#### THE TASK:
Below is a listing; restate from it, character for character, the lines beginning at the line holding "# The casting lies" and ending at the line holding "if empty is", both included.

── SOURCE DATA ──

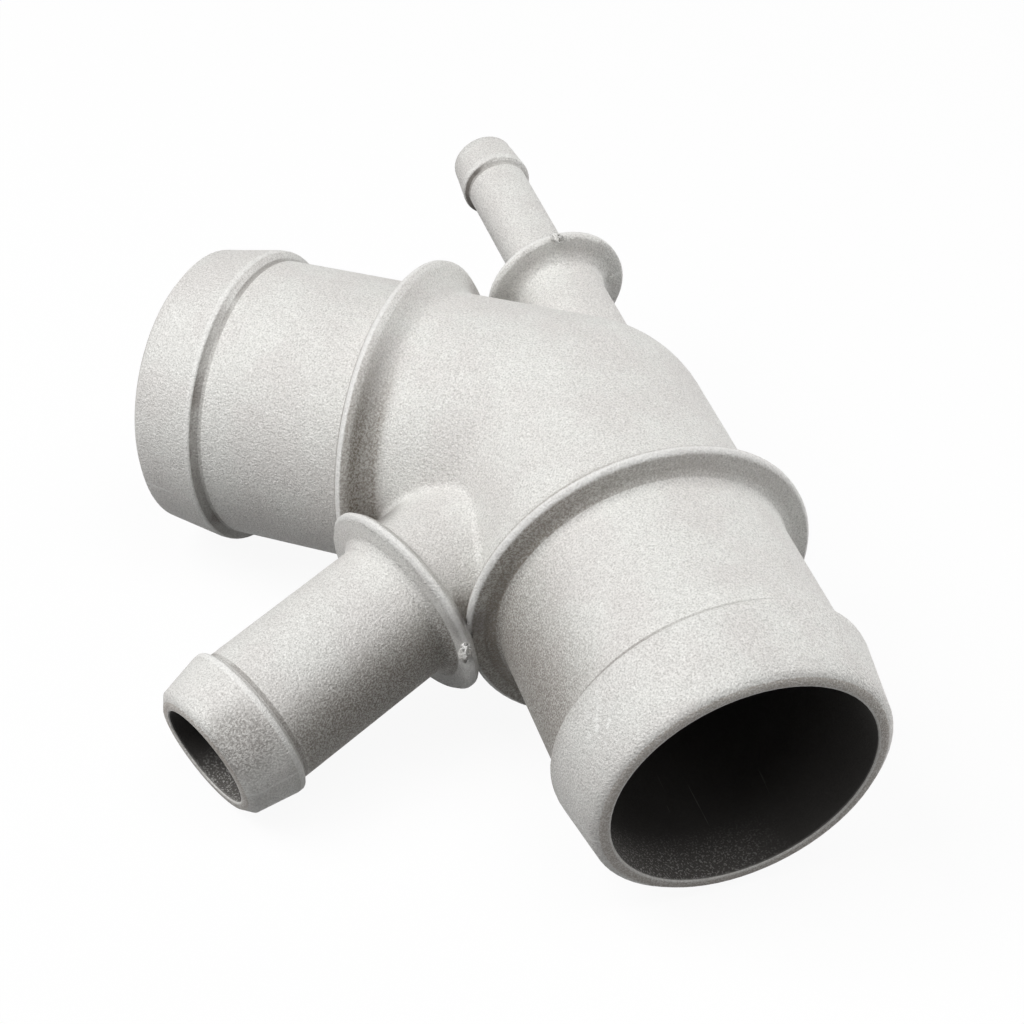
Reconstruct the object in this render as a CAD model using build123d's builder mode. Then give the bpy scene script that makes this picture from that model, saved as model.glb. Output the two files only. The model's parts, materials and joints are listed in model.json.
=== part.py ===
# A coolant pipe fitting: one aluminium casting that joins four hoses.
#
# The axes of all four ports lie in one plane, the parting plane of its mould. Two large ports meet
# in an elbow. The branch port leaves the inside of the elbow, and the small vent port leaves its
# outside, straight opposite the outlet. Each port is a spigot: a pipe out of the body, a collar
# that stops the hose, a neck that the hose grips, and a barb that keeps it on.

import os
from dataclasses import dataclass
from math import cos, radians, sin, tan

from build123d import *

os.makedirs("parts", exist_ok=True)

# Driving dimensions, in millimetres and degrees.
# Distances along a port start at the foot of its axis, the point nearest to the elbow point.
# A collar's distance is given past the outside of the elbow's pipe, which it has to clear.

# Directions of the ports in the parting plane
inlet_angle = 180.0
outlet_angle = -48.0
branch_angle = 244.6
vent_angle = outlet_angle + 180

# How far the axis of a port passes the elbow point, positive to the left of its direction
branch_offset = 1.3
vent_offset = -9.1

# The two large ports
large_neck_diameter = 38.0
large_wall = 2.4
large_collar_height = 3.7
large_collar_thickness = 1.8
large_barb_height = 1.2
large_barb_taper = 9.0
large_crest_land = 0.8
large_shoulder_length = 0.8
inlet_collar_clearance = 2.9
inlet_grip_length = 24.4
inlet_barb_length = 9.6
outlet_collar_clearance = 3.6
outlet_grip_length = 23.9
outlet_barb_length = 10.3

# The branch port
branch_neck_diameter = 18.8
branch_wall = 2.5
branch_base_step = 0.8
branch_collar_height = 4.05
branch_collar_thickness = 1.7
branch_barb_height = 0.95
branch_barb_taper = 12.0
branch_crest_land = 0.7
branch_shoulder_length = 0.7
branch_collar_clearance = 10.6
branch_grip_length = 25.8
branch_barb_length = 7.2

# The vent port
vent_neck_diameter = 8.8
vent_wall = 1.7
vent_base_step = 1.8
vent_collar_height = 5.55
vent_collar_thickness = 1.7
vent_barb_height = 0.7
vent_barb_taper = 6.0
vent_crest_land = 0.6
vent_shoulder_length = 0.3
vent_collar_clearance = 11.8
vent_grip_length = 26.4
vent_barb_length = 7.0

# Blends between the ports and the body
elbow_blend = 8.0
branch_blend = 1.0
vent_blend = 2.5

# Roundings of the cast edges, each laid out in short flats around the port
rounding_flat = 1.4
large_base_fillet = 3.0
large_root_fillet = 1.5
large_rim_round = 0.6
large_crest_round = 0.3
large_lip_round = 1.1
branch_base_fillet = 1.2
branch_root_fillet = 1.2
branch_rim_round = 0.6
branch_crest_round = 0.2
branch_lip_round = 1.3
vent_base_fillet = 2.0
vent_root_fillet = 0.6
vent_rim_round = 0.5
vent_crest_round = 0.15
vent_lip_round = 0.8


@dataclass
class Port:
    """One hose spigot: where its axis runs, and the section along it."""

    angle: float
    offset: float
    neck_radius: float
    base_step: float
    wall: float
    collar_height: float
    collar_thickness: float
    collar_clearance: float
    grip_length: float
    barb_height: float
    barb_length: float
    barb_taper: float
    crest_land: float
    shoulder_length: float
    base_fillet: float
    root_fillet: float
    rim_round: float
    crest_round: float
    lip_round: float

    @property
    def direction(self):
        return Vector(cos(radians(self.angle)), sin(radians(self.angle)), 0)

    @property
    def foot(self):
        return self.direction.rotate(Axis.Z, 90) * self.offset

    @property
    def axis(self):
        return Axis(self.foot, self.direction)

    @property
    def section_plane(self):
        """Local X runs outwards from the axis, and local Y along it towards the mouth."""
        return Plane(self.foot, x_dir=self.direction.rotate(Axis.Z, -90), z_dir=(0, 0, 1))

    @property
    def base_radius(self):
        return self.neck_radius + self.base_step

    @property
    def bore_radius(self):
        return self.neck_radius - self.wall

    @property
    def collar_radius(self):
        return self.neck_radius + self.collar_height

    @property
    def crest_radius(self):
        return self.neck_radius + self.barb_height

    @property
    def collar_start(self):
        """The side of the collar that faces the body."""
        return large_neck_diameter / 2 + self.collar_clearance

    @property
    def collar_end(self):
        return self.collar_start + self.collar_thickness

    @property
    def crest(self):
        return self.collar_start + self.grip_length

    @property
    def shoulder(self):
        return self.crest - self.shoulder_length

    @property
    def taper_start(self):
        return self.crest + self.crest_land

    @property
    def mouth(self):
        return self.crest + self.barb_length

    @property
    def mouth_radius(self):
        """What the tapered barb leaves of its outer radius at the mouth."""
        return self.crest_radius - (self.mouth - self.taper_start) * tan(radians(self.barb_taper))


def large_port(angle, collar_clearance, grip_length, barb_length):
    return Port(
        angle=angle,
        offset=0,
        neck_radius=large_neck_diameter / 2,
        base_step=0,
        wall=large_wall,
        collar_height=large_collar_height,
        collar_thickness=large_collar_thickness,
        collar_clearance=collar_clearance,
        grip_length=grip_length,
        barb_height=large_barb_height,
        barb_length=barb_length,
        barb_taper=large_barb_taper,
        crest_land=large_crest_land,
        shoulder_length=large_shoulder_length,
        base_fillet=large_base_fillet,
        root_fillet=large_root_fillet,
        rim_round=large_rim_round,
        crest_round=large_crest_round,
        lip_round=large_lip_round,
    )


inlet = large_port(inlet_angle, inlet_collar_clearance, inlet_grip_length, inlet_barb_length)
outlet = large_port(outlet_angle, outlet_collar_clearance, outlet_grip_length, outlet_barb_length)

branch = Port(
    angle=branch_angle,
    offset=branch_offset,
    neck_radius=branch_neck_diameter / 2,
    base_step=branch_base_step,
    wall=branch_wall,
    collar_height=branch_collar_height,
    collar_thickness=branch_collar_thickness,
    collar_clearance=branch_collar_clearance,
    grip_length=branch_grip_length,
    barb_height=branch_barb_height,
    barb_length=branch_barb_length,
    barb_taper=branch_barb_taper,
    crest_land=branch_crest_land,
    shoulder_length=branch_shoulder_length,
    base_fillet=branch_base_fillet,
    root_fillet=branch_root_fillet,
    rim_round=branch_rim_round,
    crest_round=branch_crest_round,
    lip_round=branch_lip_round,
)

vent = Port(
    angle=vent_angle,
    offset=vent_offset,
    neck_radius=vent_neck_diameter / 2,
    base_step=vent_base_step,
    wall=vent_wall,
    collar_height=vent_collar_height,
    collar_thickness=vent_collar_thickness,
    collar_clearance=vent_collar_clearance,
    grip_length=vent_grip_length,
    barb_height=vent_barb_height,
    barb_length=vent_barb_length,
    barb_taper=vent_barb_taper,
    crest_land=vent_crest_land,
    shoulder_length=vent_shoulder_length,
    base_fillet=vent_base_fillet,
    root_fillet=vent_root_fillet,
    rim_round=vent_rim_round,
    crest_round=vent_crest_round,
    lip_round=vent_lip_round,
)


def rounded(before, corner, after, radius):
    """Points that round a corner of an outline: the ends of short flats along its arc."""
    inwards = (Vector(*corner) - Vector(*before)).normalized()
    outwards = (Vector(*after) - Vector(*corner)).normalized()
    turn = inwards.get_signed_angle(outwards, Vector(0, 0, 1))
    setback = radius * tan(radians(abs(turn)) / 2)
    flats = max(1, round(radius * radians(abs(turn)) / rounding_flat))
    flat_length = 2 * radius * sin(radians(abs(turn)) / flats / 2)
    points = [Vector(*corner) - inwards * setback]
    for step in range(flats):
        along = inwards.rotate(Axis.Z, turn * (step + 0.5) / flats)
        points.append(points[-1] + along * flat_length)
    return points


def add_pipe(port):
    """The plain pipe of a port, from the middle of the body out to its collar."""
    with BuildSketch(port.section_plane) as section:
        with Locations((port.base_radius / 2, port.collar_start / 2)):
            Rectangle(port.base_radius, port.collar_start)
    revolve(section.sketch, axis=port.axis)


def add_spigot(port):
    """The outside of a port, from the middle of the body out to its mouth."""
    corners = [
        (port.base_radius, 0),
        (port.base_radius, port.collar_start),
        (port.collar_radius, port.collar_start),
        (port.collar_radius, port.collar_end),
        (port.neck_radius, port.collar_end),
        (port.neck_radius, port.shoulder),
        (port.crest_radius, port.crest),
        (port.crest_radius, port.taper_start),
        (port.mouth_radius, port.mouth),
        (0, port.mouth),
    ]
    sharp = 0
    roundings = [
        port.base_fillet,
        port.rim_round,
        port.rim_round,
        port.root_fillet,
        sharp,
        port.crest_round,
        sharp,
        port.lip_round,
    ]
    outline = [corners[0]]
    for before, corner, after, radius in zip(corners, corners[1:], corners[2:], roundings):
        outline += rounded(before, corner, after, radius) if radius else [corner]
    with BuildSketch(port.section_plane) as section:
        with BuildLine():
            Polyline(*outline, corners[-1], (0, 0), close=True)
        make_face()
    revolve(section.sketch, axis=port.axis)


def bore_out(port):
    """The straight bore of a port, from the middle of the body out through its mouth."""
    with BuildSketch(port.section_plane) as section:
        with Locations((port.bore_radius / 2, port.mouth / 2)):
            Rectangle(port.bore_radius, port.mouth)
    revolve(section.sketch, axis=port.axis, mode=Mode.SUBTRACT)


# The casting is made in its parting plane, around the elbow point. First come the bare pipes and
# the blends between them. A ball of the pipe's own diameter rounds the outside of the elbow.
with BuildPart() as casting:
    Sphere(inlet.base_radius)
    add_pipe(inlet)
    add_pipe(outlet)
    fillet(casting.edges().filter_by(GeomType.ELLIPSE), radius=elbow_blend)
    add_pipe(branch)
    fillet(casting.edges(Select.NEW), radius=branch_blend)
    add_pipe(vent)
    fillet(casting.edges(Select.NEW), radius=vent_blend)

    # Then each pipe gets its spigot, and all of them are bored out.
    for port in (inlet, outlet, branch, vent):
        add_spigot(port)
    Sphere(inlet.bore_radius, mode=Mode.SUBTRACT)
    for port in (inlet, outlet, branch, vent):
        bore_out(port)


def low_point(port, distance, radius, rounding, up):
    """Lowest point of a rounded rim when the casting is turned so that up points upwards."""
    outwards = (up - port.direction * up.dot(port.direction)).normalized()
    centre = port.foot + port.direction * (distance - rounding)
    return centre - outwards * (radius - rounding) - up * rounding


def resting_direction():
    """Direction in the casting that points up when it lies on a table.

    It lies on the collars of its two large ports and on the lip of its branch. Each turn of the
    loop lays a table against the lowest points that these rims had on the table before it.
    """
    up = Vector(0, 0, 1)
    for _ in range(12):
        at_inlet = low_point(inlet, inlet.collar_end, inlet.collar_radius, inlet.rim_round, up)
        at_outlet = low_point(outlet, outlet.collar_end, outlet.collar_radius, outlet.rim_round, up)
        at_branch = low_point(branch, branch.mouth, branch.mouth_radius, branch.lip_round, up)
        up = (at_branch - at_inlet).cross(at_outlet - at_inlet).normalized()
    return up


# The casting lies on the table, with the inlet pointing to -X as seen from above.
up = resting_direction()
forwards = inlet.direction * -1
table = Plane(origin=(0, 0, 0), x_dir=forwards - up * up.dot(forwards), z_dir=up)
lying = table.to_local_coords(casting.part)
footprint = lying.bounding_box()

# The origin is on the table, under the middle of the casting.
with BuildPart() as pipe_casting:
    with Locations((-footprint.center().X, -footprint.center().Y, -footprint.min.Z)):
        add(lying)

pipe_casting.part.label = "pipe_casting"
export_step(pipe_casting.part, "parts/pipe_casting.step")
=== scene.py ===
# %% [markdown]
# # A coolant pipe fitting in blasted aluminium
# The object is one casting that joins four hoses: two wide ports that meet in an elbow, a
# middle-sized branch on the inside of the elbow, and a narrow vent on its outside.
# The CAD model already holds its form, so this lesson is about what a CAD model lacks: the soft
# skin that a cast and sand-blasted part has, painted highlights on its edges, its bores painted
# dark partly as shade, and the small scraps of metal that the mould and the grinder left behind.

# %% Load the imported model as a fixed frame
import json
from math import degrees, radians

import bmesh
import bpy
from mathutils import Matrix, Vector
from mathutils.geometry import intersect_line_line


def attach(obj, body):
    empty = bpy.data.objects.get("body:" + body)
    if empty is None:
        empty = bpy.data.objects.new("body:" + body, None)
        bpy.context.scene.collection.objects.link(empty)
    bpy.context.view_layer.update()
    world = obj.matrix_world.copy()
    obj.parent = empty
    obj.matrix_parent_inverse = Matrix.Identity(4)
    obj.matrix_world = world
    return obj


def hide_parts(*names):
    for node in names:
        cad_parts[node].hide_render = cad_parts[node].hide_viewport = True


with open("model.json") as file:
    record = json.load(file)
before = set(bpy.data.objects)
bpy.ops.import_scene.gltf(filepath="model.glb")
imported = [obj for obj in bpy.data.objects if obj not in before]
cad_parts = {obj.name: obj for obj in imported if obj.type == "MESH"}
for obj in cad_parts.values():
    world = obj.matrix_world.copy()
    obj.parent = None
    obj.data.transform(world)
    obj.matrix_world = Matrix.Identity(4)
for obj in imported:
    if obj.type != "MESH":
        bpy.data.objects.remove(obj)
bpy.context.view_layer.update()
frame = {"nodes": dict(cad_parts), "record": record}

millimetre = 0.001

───

#### RESPONSE TO THIS EXERCISE:
# The casting lies on the table, with the inlet pointing to -X as seen from above.
up = resting_direction()
forwards = inlet.direction * -1
table = Plane(origin=(0, 0, 0), x_dir=forwards - up * up.dot(forwards), z_dir=up)
lying = table.to_local_coords(casting.part)
footprint = lying.bounding_box()

# The origin is on the table, under the middle of the casting.
with BuildPart() as pipe_casting:
    with Locations((-footprint.center().X, -footprint.center().Y, -footprint.min.Z)):
        add(lying)

pipe_casting.part.label = "pipe_casting"
export_step(pipe_casting.part, "parts/pipe_casting.step")
=== scene.py ===
# %% [markdown]
# # A coolant pipe fitting in blasted aluminium
# The object is one casting that joins four hoses: two wide ports that meet in an elbow, a
# middle-sized branch on the inside of the elbow, and a narrow vent on its outside.
# The CAD model already holds its form, so this lesson is about what a CAD model lacks: the soft
# skin that a cast and sand-blasted part has, painted highlights on its edges, its bores painted
# dark partly as shade, and the small scraps of metal that the mould and the grinder left behind.

# %% Load the imported model as a fixed frame
import json
from math import degrees, radians

import bmesh
import bpy
from mathutils import Matrix, Vector
from mathutils.geometry import intersect_line_line


def attach(obj, body):
    empty = bpy.data.objects.get("body:" + body)
    if empty is None:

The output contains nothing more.